Namun tetap saja hal ini tak mampu membuat kalangan menengah atas, seperti majikan Mbok Jah, tunduk atau fanatik pada siaran-siaran yang disajikan stasiun televisi ini. Alasannya, sifatnya terlalu linier yang hanya memaksa agar nonton berurutan. Belum lagi, kadang isi acara dan filmnya diselang-seling iklan, sehingga membuat waktu terbuang. Yah, siapa yang suka menunggu.

Majikan Mbok Jah nonton televisi hanya sesekali hanya sebagai pelengkap atau pembanding informasi yang didapatnya. Biasanya yang ditonton hanya siaran berita dalam negeri atau talkshow inspiratif.

Bila ingin hiburan, sang majikan lebih memilih siaran bebas iklan. Ke mana lagi kalau buklan televisi berlangganan semacam National Geographic, Disciovery Channel, CNN, Aljazeera, ESPN, atau HBO.

Selain itu, selera sang majikan terlalu capet berubah. Apalagi saat ini sudah zaman internet. Gaya hidup majikan Mbok Jah sudah masuk ke era yang disebut ”generasi C”. Dan Pakarz, seorang peneliti Australia mengatakan, ”C” yang dimaksud di sini bisa berarti content, connected, digital creative, cocreation, costomize, curiosity, dan cyborg. Namun bisa juga berarti cyber, cracker (pembaharu), dan chameleon (bunglon).

Yahoo News, Selasa (1/2/2011), melansir hasil survei Nielsen dan Yahoo mengungkapkan, masyarakat modern semakin sulit dipisahkan dari internet. Tercatat, 86 persen pemirsa televisi melakukannya sambil berselancar di dunia maya menggunakan ponsel.

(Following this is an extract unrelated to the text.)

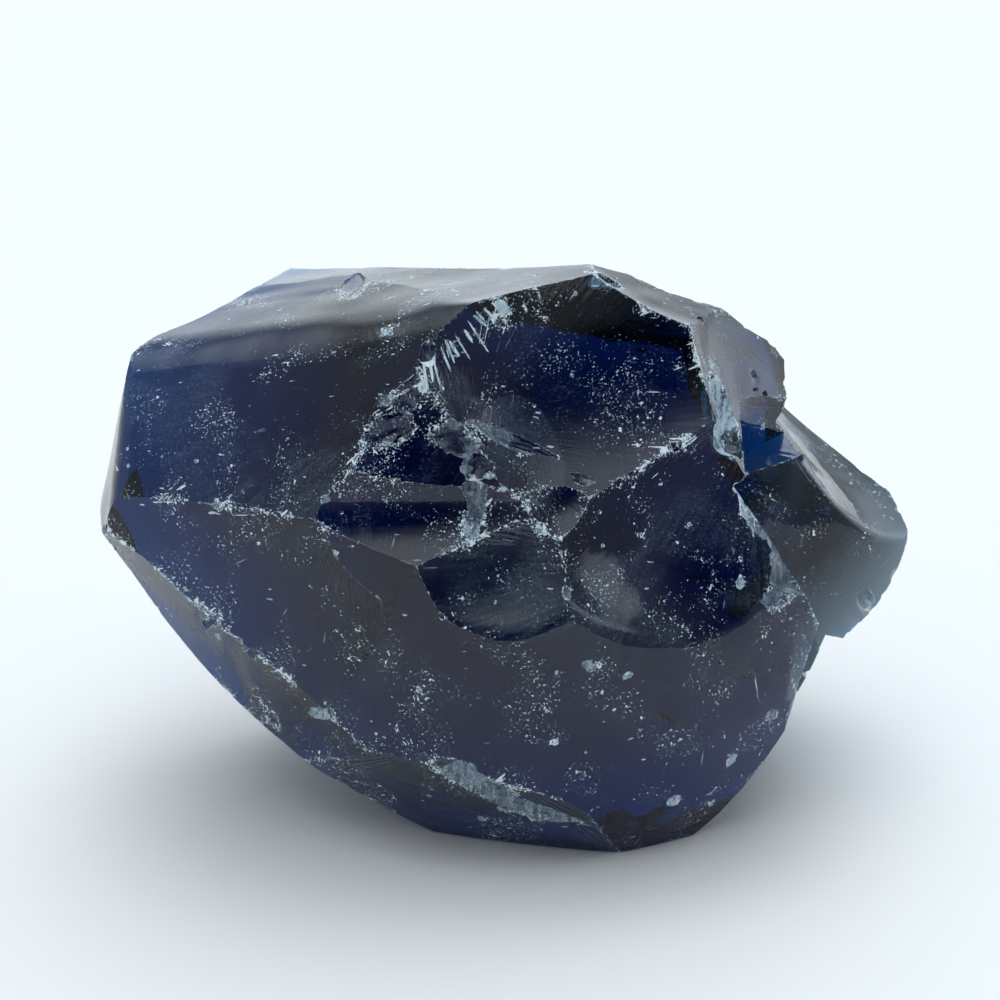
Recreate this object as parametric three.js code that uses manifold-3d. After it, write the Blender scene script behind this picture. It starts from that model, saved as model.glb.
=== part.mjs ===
// Slag glass chunk: one lump of clear blue glass, broken from a larger cake of glass.
//
// Glass has no grain, so every blow leaves one smooth, slightly hollow face: a scar. The lump is made
// the way it was broken. It starts as a plain block that stands on its flat base, and each scar takes
// away everything in front of one gently curved face. Where two scars meet they leave a sharp ridge.
//
// Millimetres, +Z up. X runs along the length of the lump, -Y is the broad front, and the flat base
// lies in z = 0, with the origin on it, under the middle of the lump.

import * as THREE from 'three';
import { mergeVertices } from 'three/addons/utils/BufferGeometryUtils.js';
import Module from 'manifold-3d';

// The block that the lump is broken out of. Every side but the base is broken away.
const BLOCK = { length: 132, depth: 88, height: 84 };

// A cutter reaches this far to each side of its scar's middle, and this far out from its face.
const REACH = 110;
const RISE = 80;

// How far a flat facet may stray from the curved face that it stands for.
const FLATNESS = 0.06;

// One row for each scar, in the order in which they were struck.
//   at       the middle of the scar, in mm
//   facing   where it looks: degrees round from the front (+90 is the right, 180 the back), and
//            degrees above the horizon
//   hollow   the radius of its hollow across and along, in mm: 0 is flat, and less than 0 swells out
//   roll     degrees that the two radii are turned within the face (0 where it isn't given)
//   walls    where the crack stopped at an older one and left a wall: for each side of the scar, how
//            many mm from its middle, and how many mm the wall leans outward for each mm of its height
const SCARS = [
  // the hidden back and the undersides
  { name: 'back',             at: [0, 39, 40],         facing: [180, 3],     hollow: [0, 0] },
  { name: 'back_left',        at: [-38, 27, 44],       facing: [-158, -22],  hollow: [150, 150] },
  { name: 'back_middle',      at: [-6, 37, 50],        facing: [175, 12],    hollow: [150, 150] },
  { name: 'back_low',         at: [10, 37, 28],        facing: [168, -12],   hollow: [150, 100] },
  { name: 'back_right',       at: [41, 27, 43],        facing: [140, 10],    hollow: [120, 120] },
  { name: 'back_under',       at: [0, 29, 12],         facing: [180, -44],   hollow: [150, 0] },
  { name: 'left_back',        at: [-54.5, 6.5, 49.5],  facing: [-96, 15],    hollow: [0, 0] },
  { name: 'left_scoop',       at: [-46, 18, 28],       facing: [-118, -18],  hollow: [60, 50] },
  { name: 'left_under',       at: [-45.5, -4, 24.5],   facing: [-85, -37],   hollow: [-90, -80] },
  { name: 'left_foot',        at: [-24.5, -9, 2],      facing: [-72, -56],   hollow: [0, 0] },
  { name: 'right_low',        at: [42.5, 8, 13],       facing: [105, -40],   hollow: [0, 0] },
  { name: 'right_under',      at: [38, -23, 13],       facing: [76, -31],    hollow: [0, -60],
    walls: { high: [12, 0] } },
  { name: 'wing_under',       at: [52.8, 2.5, 26],     facing: [100, -45],   hollow: [-60, -32],
    walls: { low: [-13, 0] } },

  // the top, from the left end over the crown to the right shoulder
  { name: 'top_back_left',    at: [-40.5, 18, 64.5],   facing: [-116, 42],   hollow: [150, 0] },
  { name: 'top_back',         at: [-17.5, 20, 70.5],   facing: [161, 59],    hollow: [0, 0] },
  { name: 'crown_back',       at: [5, 4, 75],          facing: [168, 69],    hollow: [0, 0] },
  { name: 'crown_back_right', at: [24, 8.5, 67],       facing: [150, 59],    hollow: [0, 120] },
  { name: 'shoulder_back',    at: [47.9, 9.6, 50.5],   facing: [115, 37],    hollow: [0, 80] },
  { name: 'top_left',         at: [-24, -2, 71.5],     facing: [-84, 76],    hollow: [250, 400] },
  { name: 'top_rear',         at: [-34, 8, 70.3],      facing: [-110, 80],   hollow: [0, 0] },
  { name: 'crown_right',      at: [22, -8.5, 73.5],    facing: [86, 66],     hollow: [70, 60] },

  // the broad front faces, and the strips that edge them
  { name: 'front_upper_left', at: [-28, -22, 62],      facing: [-26, 32],    hollow: [400, 400] },
  { name: 'front_lower_left', at: [-29, -27, 38],      facing: [-24, -6],    hollow: [200, 200] },
  { name: 'front_swell',      at: [24, -33, 22],       facing: [22, -9],     hollow: [-60, -75] },
  { name: 'swell_side',       at: [43, -18, 25],       facing: [78, -12],    hollow: [0, 0],
    walls: { right: [7, 0] } },
  { name: 'left_rim',         at: [-54, -8.5, 54],     facing: [-77, 13],    hollow: [0, 0] },
  { name: 'lower_left_strip', at: [-38, -19, 27],      facing: [-42, -25],   hollow: [0, 80] },
  { name: 'foot_bevel',       at: [-2, -29.5, 6.5],    facing: [-16, -36],   hollow: [-120, 0] },

  // the deep scars of the crown, the shoulder and the thin wing at the right end
  { name: 'crown_scar',       at: [10.5, -18, 65.5],   facing: [13, 27],     hollow: [60, 35] },
  { name: 'shoulder',         at: [33, -7.5, 60],      facing: [64, 26],     hollow: [60, 60], roll: 90,
    walls: { left: [-9, 0] } },
  { name: 'wing_scar',        at: [46, -9.5, 38],      facing: [24, 6],      hollow: [-27, -36], roll: 28,
    walls: { left: [-7, 0.25], high: [20, 0] } },
  { name: 'wing_top',         at: [51, -5, 40.5],      facing: [85, 50],     hollow: [36, 0], roll: -60,
    walls: { left: [-12, 0.3] } },
  { name: 'shoulder_window',  at: [35.9, -2, 54.1],    facing: [48, -10],    hollow: [50, 50], roll: 10,
    walls: { left: [-4.8, 1.1], low: [-4, -0.3] } },
  { name: 'round_scar',       at: [21, -26.5, 46],     facing: [23, 23],     hollow: [60, 45] },

  // the small scars in the middle of the front
  { name: 'trough',           at: [-10.5, -30, 51],    facing: [0, 20],      hollow: [60, 9] },
  { name: 'trough_shelf',     at: [-13.6, -34, 43.9],  facing: [-17, 5.5],   hollow: [60, 45], roll: 30 },
  { name: 'trough_lip',       at: [-4.5, -32.7, 46.5], facing: [8, 15],      hollow: [26, 18], roll: 6 },
  { name: 'step_left',        at: [-12, -28, 59.5],    facing: [6, 17],      hollow: [40, 40] },
  { name: 'step_right',       at: [6, -27, 55.5],      facing: [17, 47],     hollow: [30, 30] },
  { name: 'nick',             at: [7.2, -28.5, 53.2],  facing: [16, 26],     hollow: [11, 10] },
];

const wasm = await Module();
wasm.setup();

// A closed three.js geometry as a manifold solid.
function solidOf(geometry) {
  const bare = geometry.clone();
  bare.deleteAttribute('normal');
  bare.deleteAttribute('uv');
  const merged = mergeVertices(bare);
  const mesh = new wasm.Mesh({
    numProp: 3,
    vertProperties: new Float32Array(merged.attributes.position.array),
    triVerts: new Uint32Array(merged.index.array),
  });
  return new wasm.Manifold(mesh);
}

// A manifold solid as a three.js geometry, with one flat normal for each facet.
function geometryOf(solid) {
  const mesh = solid.getMesh();
  const shared = new THREE.BufferGeometry();
  shared.setAttribute('position', new THREE.BufferAttribute(mesh.vertProperties, mesh.numProp));
  shared.setIndex(new THREE.BufferAttribute(mesh.triVerts, 1));
  const faceted = shared.toNonIndexed();
  faceted.computeVertexNormals();
  return faceted;
}

// How far a cutter reaches along one direction of its face: a tight hollow soon rises clear of the lump.
function reachFor(radius) {
  return radius > 0 ? Math.min(REACH, Math.sqrt(2 * radius * RISE)) : REACH;
}

// Where a cutter ends at both sides of its scar's middle, and how far each end leans out as it rises.
function endsOf(radius, lowWall, highWall) {
  const [low, lowLean] = lowWall ?? [-reachFor(radius), 0];
  const [high, highLean] = highWall ?? [reachFor(radius), 0];
  return { low, high, lowLean, highLean, size: high - low, middle: (high + low) / 2 };
}

// The same distance at the far side of the cutter, where its ends have leaned out.
function leanOut(distance, ends) {
  const lean = distance > 0 ? ends.highLean / ends.high : ends.lowLean / -ends.low;
  return distance * (1 + RISE * lean);
}

// How many facets keep a stretch of the face within FLATNESS of its curve.
function facetsFor(radius, size) {
  if (radius === 0) return 1;
  const facet = Math.sqrt(8 * Math.abs(radius) * FLATNESS);
  return Math.ceil(size / facet);
}

// Height of a curved face above its middle, along one direction.
function curve(distance, radius) {
  return radius === 0 ? 0 : (distance * distance) / (2 * radius);
}

// A cutter is a slab that looks along +Z. Its near face is bent to the scar's curve.
function cutterGeometry({ hollow: [across, along], walls = {} }) {
  const x = endsOf(across, walls.left, walls.right);
  const y = endsOf(along, walls.low, walls.high);
  const slab = new THREE.BoxGeometry(
    x.size, y.size, RISE,
    facetsFor(across, x.size), facetsFor(along, y.size), 1,
  );
  slab.translate(x.middle, y.middle, 0);
  const place = slab.attributes.position;
  for (let i = 0; i < place.count; i += 1) {
    if (place.getZ(i) < 0) {
      const height = curve(place.getX(i), across) + curve(place.getY(i), along);
      place.setZ(i, Math.min(height, RISE));
    } else {
      place.setXYZ(i, leanOut(place.getX(i), x), leanOut(place.getY(i), y), RISE + 1);
    }
  }
  return slab;
}

// Turns a cutter so that it looks where its scar faces, and moves it to the scar's middle.
function cutterPlace({ at, facing, roll = 0 }) {
  const round = THREE.MathUtils.degToRad(facing[0]);
  const up = THREE.MathUtils.degToRad(facing[1]);
  const outward = new THREE.Vector3(
    Math.sin(round) * Math.cos(up),
    -Math.cos(round) * Math.cos(up),
    Math.sin(up),
  );
  const across = new THREE.Vector3(Math.cos(round), Math.sin(round), 0);
  const along = new THREE.Vector3().crossVectors(outward, across);
  const rolled = new THREE.Matrix4().makeRotationZ(THREE.MathUtils.degToRad(roll));
  return new THREE.Matrix4().makeBasis(across, along, outward).setPosition(...at).multiply(rolled);
}

// The block with every scar taken out of it.
function chunkSolid() {
  const block = new THREE.BoxGeometry(BLOCK.length, BLOCK.depth, BLOCK.height);
  block.translate(0, 0, BLOCK.height / 2);
  let chunk = solidOf(block);
  for (const scar of SCARS) {
    const cutter = cutterGeometry(scar).applyMatrix4(cutterPlace(scar));
    chunk = chunk.subtract(solidOf(cutter));
  }
  return chunk;
}

const blueGlass = new THREE.MeshStandardMaterial({ color: 0x2c3a57, roughness: 0.08, metalness: 0 });

const glassChunk = new THREE.Mesh(geometryOf(chunkSolid()), blueGlass);
glassChunk.name = 'glass_chunk';

const slagGlassChunk = new THREE.Group();
slagGlassChunk.add(glassChunk);

export default slagGlassChunk;
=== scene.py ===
# %% [markdown]
# # A chunk of slag glass
#
# Slag glass is what is broken out of a glassworks' furnace or melting pot when it is cleaned. This lump is
# about as long as a hand is wide. It is dark, clear blue glass, broken on every side, and it looks black in
# the middle and teal where it is thin.
#
# The looks are built in three steps. The shape comes first, because glass shows nothing but its shape:
# what is seen on it are reflections. Then come the small marks that hitting and rolling about leave along
# the ridges. Last come the glass itself and the light.

# %% Tools and the fixed frame
import math
import random
from collections import namedtuple

import bmesh
import bpy
from mathutils import Matrix, Vector, kdtree, noise
from mathutils.bvhtree import BVHTree


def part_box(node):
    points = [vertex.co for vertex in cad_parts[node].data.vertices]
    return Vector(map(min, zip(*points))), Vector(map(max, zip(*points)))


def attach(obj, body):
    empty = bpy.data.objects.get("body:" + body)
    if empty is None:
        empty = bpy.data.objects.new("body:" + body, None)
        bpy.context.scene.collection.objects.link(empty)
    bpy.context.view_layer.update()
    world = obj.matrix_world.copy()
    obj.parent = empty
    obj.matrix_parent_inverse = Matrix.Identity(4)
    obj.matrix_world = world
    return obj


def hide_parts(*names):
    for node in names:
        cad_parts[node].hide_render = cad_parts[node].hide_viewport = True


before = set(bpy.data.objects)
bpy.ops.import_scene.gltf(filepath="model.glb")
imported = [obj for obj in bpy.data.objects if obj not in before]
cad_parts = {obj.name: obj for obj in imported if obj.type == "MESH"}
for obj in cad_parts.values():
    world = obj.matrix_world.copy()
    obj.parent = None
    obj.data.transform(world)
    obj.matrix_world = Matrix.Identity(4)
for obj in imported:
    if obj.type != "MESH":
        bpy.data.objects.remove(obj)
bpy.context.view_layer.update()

MM = 0.001
NODE = "glass_chunk"
random.seed(7)

lowest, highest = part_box(NODE)
print("the lump's box in mm:", [round((high - low) / MM, 1) for low, high in zip(lowest, highest)])
print("the frame has", len(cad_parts), "node")

# %% [markdown]
# ## How glass breaks
#
# Glass has no grain. A blow sends one smooth crack through it, and the face that is left is called a scar.
# A scar is slightly hollow, like the inside of a shell, and where two scars meet there is a sharp ridge.
#
# A lump like this could be sculpted by hand, or made by displacing a ball with noise. Neither gives clean
# ridges. So it is broken here as the real one was: a block, and one cut for each scar. Each cutter is a
# grid whose face is bent to the scar's curve, and Blender's Boolean modifier takes it out of the block.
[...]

Aktivitas lain yang dilakukan adalah, mengunjungi berbagai situs yang tidak berkaitan dengan acara televisi (37 persen), mengirimkan email (33 persen), serta menggunakan aplikasi mobile (33 persen).

Nielsen dan Yahoo mencuatkan istilah second-screen untuk menyebut orang-orang yang mengakses internet, melalui ponsel maupun netbook atau tablet, sambil menonton siaran televisi.

Hal inilah yang kini mengilhami Sony maupun LG untuk meluncurkan internet TV. Selain bisa untuk nonton televisi, juga bisa terus online mengakses situs-situs internet.

Dengan demikian, kapanpun bisa mengakses Youtube, berinteraksi di facebook maupun twitter, atau mengunduh musik dan film kurang dari 10 menit, untuk disaksikan di tempat yang sama. Tentunya tanpa harus disendat oleh iklan.

Inilah yang membuat orang kian tak memerlukan (siaran) televisi konvensional yang acara terbaiknya selalu ditentukan pada waktu-waktu utama (prime time). Karena kini, kapanpun, mereka bisa menciptakan acara prime time, tanpa tergantung susunan acara yang diatur pengelola stasiun televisi.

Fungsi televisi saat ini tak lagi tele (jauh) dan visi (gambar), namun sudah berpadu dengan monitor karena yang ditonton bukanlah lagi pengiriman gambar jarak jauh, melainkan rekaman.

Dengan kemajuan ini, akan membuat pemirsanya kian cerdas. Mungkin di masa depan, tak akan ada lagi pemirsa televisi seperti Mbok Jah yang pasif menyimak siaran televisi, bagai orang buta menduga bentuk gajah. Semua akan serba aktif dan interaktif.